>> BEGIN Supplied data
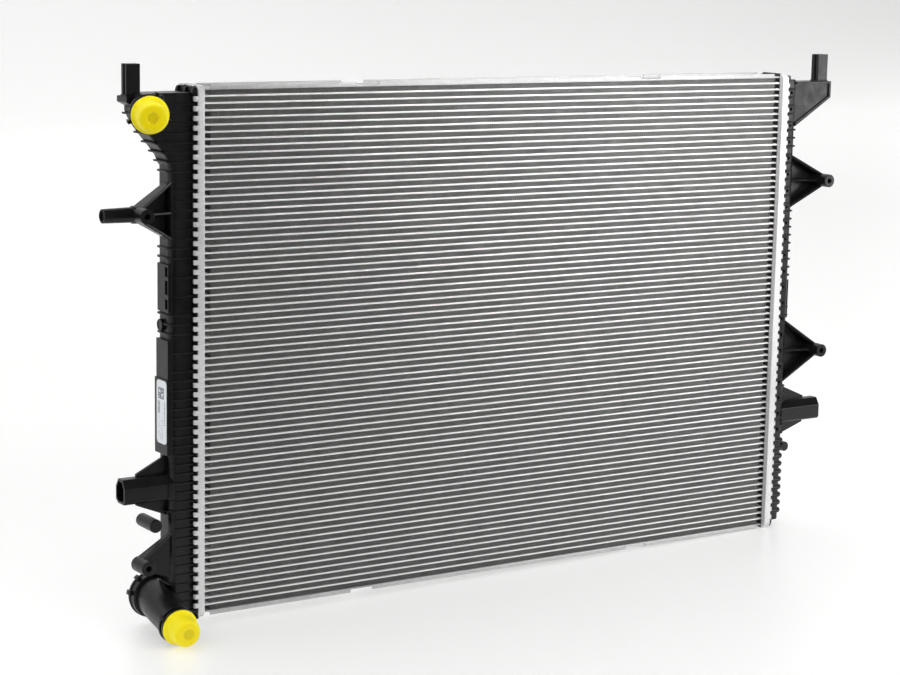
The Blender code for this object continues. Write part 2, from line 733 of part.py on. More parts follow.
def outlet_elbow(look):
    """Barrel and skew neck, then the same spigot as the inlet. The tank's body is cut out of it."""
    mesh = bmesh.new()
    rings = []
    for centre, radius, axis in barrel_rings():
        u, v = across(axis)
        rings.append([mesh.verts.new(p) for p in ring_points(radius, centre, u, v)])
    close_rings(mesh, rings)
    elbow = finish("outlet_elbow", mesh, look)

    def spigot(mesh):
        lathe(mesh, OUTLET_BRIM, OUTLET_AXIS, spigot_profile(-14))

    def clip_lugs(mesh):
        for turn in (125, 165):
            direction = Vector((math.cos(math.radians(turn)), 0, math.sin(math.radians(turn))))
            centre = Vector((BARREL_X, BARREL_BACK - 7, BARREL_Z)) + direction * (BARREL_R + 0.5)
            box(mesh, centre - Vector((2.5, 3, 2.5)), centre + Vector((2.5, 3, 2.5)))

    def tank_space(mesh):
        half = TANK_HALF_DEPTH + GAP
        low = (-LEFT_CROWN - RIB_PROUD - GAP, -half, TANK_BOTTOM - GAP)
        box(mesh, low, (-300, half, 60))

    def header_space(mesh):
        box(mesh, (-CORE_HALF - PAN_RISE - 1.5, -60, -40), (-300, 40, 60))

    def arm_space(mesh):
        box(mesh, (-420, ARM_FRONT - GAP, 36 - GAP), (-300, ARM_BACK + GAP, 60))

    def bore(mesh):
        lathe(mesh, OUTLET_BRIM, OUTLET_AXIS, [(-40, PORT_BORE_R), (SPIGOT_END + 1, PORT_BORE_R)])

    def barrel_bore(mesh):
        start = Vector((-364, 18, 16))
        lathe(mesh, start, Vector((0, -1, 0)), [(0, BARREL_BORE_R), (45, BARREL_BORE_R - 2)])

    boolean(elbow, "UNION", "spigot", spigot)
    boolean(elbow, "UNION", "clip_lugs", clip_lugs)
    boolean(elbow, "DIFFERENCE", "tank_space", tank_space)
    boolean(elbow, "DIFFERENCE", "header_space", header_space)
    boolean(elbow, "DIFFERENCE", "arm_space", arm_space)
    boolean(elbow, "DIFFERENCE", "barrel_bore", barrel_bore)
    boolean(elbow, "DIFFERENCE", "bore", bore)
    smooth(elbow)


def port_cap(name, brim, axis, look):
    """A transport cap: a brim, a slightly tapered cup with a domed edge, and a dimple in its end."""
    cup = [(-2, CAP_BRIM_R), (0, CAP_BRIM_R), (0.4, CAP_CUP_R), (CAP_LENGTH - 1.6, CAP_END_R)]
    cup += [(CAP_LENGTH - 0.3, CAP_END_R - 1.4), (CAP_LENGTH, CAP_END_R - 3)]
    cup += [(CAP_LENGTH, 4.6), (CAP_LENGTH - 0.8, 4.2)]
    mesh = bmesh.new()
    lathe(mesh, Vector((0, 0, 0)), axis, cup)
    cap = finish(name, mesh, look)
    cap.location = brim * MM

    def inside(mesh):
        lathe(mesh, brim, axis, [(-3, SPIGOT_R + GAP), (CAP_LENGTH - 1.8, SPIGOT_R + GAP)])

    boolean(cap, "DIFFERENCE", "inside", inside)
    smooth(cap)


def part_label(look):
    """A blank rounded label on the left tank's crown, over the ribs."""
    near = LEFT_CROWN + RIB_PROUD + GAP
    outline = [(-9, 157), (7, 157), (7, 211), (-9, 211)]
    mesh = bmesh.new()
    prism(mesh, rounded_outline(outline, (0, 1, 2, 3), 4), "X", -near - 0.4, -near)
    finish("part_label", mesh, look)


UPPER_LEFT_ARM = (359.6, 335.5, 387.5)
UPPER_RIGHT_ARM = (359.6, 332.0, 386.0)
LOWER_RIGHT_ARM = (182.7, 150.0, 215.0)
LOW_BOSS_Z = 52.0


def build():
    clear_scene()
    core = material("core_aluminium", (0.62, 0.62, 0.60), 0.38, 0.9)
    rim = material("rim_aluminium", (0.75, 0.75, 0.75), 0.42, 0.9)
    plastic = material("tank_plastic", (0.016, 0.016, 0.017), 0.45, 0.0)
    rubber = material("gasket_rubber", (0.012, 0.012, 0.012), 0.8, 0.0)
    yellow = material("cap_yellow", (0.80, 0.66, 0.01), 0.35, 0.0)
    paper = material("label_paper", (0.82, 0.84, 0.86), 0.5, 0.0)

    for number in range(1, TUBE_COUNT // 2 + 1):
        tube_pair(number, core)
    bottom_fin_row(core)
    side_plate("bottom_side_plate", 0, PLATE_WEB, -PLATE_FLANGE, rim)
    side_plate("top_side_plate", CORE_TOP - PLATE_WEB, CORE_TOP, CORE_TOP + PLATE_FLANGE, rim)
    header_plate("left_header_plate", -1, rim)
    header_plate("right_header_plate", 1, rim)
    gasket("left_header_gasket", -1, rubber, True)
    gasket("right_header_gasket", 1, rubber, False)
    left_tank(plastic)
    right_tank(plastic)
    mount_socket("left_mount_socket", -1, LEFT_CROWN, plastic)
    mount_socket("right_mount_socket", 1, RIGHT_CROWN, plastic)
    inlet_port(plastic)
    outlet_elbow(plastic)
    port_cap("inlet_cap", INLET_BRIM, INLET_AXIS, yellow)
    port_cap("outlet_cap", OUTLET_BRIM, OUTLET_AXIS, yellow)
    part_label(paper)


build()
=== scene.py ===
"""Looks for the car radiator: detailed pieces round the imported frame, their materials, a studio and a camera.

X runs along the tubes, -Y is the front, +Z is up. Lengths in the constants and the shape functions are
millimetres in the frame's own axes; MM turns them into metres when a piece is made.
"""

import math
import random

import bmesh
import bpy
import numpy as np
from mathutils import Matrix, Vector


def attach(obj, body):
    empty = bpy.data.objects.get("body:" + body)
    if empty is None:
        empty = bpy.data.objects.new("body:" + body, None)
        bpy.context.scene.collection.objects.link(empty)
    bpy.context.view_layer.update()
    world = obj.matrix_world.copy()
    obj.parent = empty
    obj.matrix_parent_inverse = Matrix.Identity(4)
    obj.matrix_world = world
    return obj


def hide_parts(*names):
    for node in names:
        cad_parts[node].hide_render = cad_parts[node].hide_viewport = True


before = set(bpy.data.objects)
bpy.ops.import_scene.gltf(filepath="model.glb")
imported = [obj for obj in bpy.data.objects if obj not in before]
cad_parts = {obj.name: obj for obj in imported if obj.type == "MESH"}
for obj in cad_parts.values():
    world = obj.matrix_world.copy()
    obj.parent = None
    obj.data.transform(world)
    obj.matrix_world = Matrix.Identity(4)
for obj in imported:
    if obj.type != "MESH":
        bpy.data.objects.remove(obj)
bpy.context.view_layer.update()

MM = 0.001
RADIATOR = "radiator"
LEFT, RIGHT = -1, 1

# Core
CORE_HALF = 325.0
CORE_HALF_DEPTH = 13.0
TUBE_COUNT = 74
TUBE_PITCH = 6.2
TUBE_THICK = 1.7
TUBE_HALF_LENGTH = 328.5
FIN_HEIGHT = TUBE_PITCH - TUBE_THICK
FIN_LEFT_END, FIN_RIGHT_END = -317.6, 321.0
FIN_HALF_DEPTH = 12.5
FIN_PERIOD = 2.4
FIN_SHEET = 0.09
PLATE_WEB = 1.5
PLATE_FLANGE = 2.8
FLANGE_HALF_LENGTH = 317.5
CUT_X = 160.0
FIRST_TUBE_Z = PLATE_WEB + FIN_HEIGHT + TUBE_THICK / 2
CORE_TOP = FIRST_TUBE_Z + (TUBE_COUNT - 1) * TUBE_PITCH + TUBE_THICK / 2 + FIN_HEIGHT + PLATE_WEB
CORE_MID_Z = CORE_TOP / 2

# Header plates
PAN_HALF_DEPTH = 19.0
PAN_WALL = 1.5
PAN_RISE = 10.3
PAN_OVERHANG = 3.0
PAN_CORNER = 6.0
TAB_COUNT = 55
TAB_PITCH = 8.31
TAB_WIDTH = 4.5
TAB_ROOT = {LEFT: 6.5, RIGHT: 7.6}
HOOK_REACH = 3.5
RIB_START_Z = CORE_MID_Z - TAB_COUNT * TAB_PITCH / 2

# Tanks
FOOT_NEAR, FOOT_FAR, FOOT_HALF = 329.6, 333.2, 17.2
TANK_HALF_DEPTH = 13.0
TANK_WALL = 2.3
TANK_LOW, TANK_HIGH = 3.5, CORE_TOP - 3.5
LEFT_CROWN, RIGHT_CROWN = 355.3, 350.0
LABEL_X = 359.0
CROWN_ROUND = 6.0
RIB_PROUD, RIB_SIDE_PROUD, RIB_THICK = 2.2, 0.7, 1.8
GUSSET_THICK = 2.0
BEAD_PROUD, BEAD_THICK = 3.0, 5.2
DIMPLE_X, DIMPLE_R = 341.7, 1.8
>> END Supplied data
Give back, exactly as written, each line from the one that contains "for number in" through the one that contains "obj.parent = empty".

» **Written response**
    for number in range(1, TUBE_COUNT // 2 + 1):
        tube_pair(number, core)
    bottom_fin_row(core)
    side_plate("bottom_side_plate", 0, PLATE_WEB, -PLATE_FLANGE, rim)
    side_plate("top_side_plate", CORE_TOP - PLATE_WEB, CORE_TOP, CORE_TOP + PLATE_FLANGE, rim)
    header_plate("left_header_plate", -1, rim)
    header_plate("right_header_plate", 1, rim)
    gasket("left_header_gasket", -1, rubber, True)
    gasket("right_header_gasket", 1, rubber, False)
    left_tank(plastic)
    right_tank(plastic)
    mount_socket("left_mount_socket", -1, LEFT_CROWN, plastic)
    mount_socket("right_mount_socket", 1, RIGHT_CROWN, plastic)
    inlet_port(plastic)
    outlet_elbow(plastic)
    port_cap("inlet_cap", INLET_BRIM, INLET_AXIS, yellow)
    port_cap("outlet_cap", OUTLET_BRIM, OUTLET_AXIS, yellow)
    part_label(paper)


build()
=== scene.py ===
"""Looks for the car radiator: detailed pieces round the imported frame, their materials, a studio and a camera.

X runs along the tubes, -Y is the front, +Z is up. Lengths in the constants and the shape functions are
millimetres in the frame's own axes; MM turns them into metres when a piece is made.
"""

import math
import random

import bmesh
import bpy
import numpy as np
from mathutils import Matrix, Vector


def attach(obj, body):
    empty = bpy.data.objects.get("body:" + body)
    if empty is None:
        empty = bpy.data.objects.new("body:" + body, None)
        bpy.context.scene.collection.objects.link(empty)
    bpy.context.view_layer.update()
    world = obj.matrix_world.copy()
    obj.parent = empty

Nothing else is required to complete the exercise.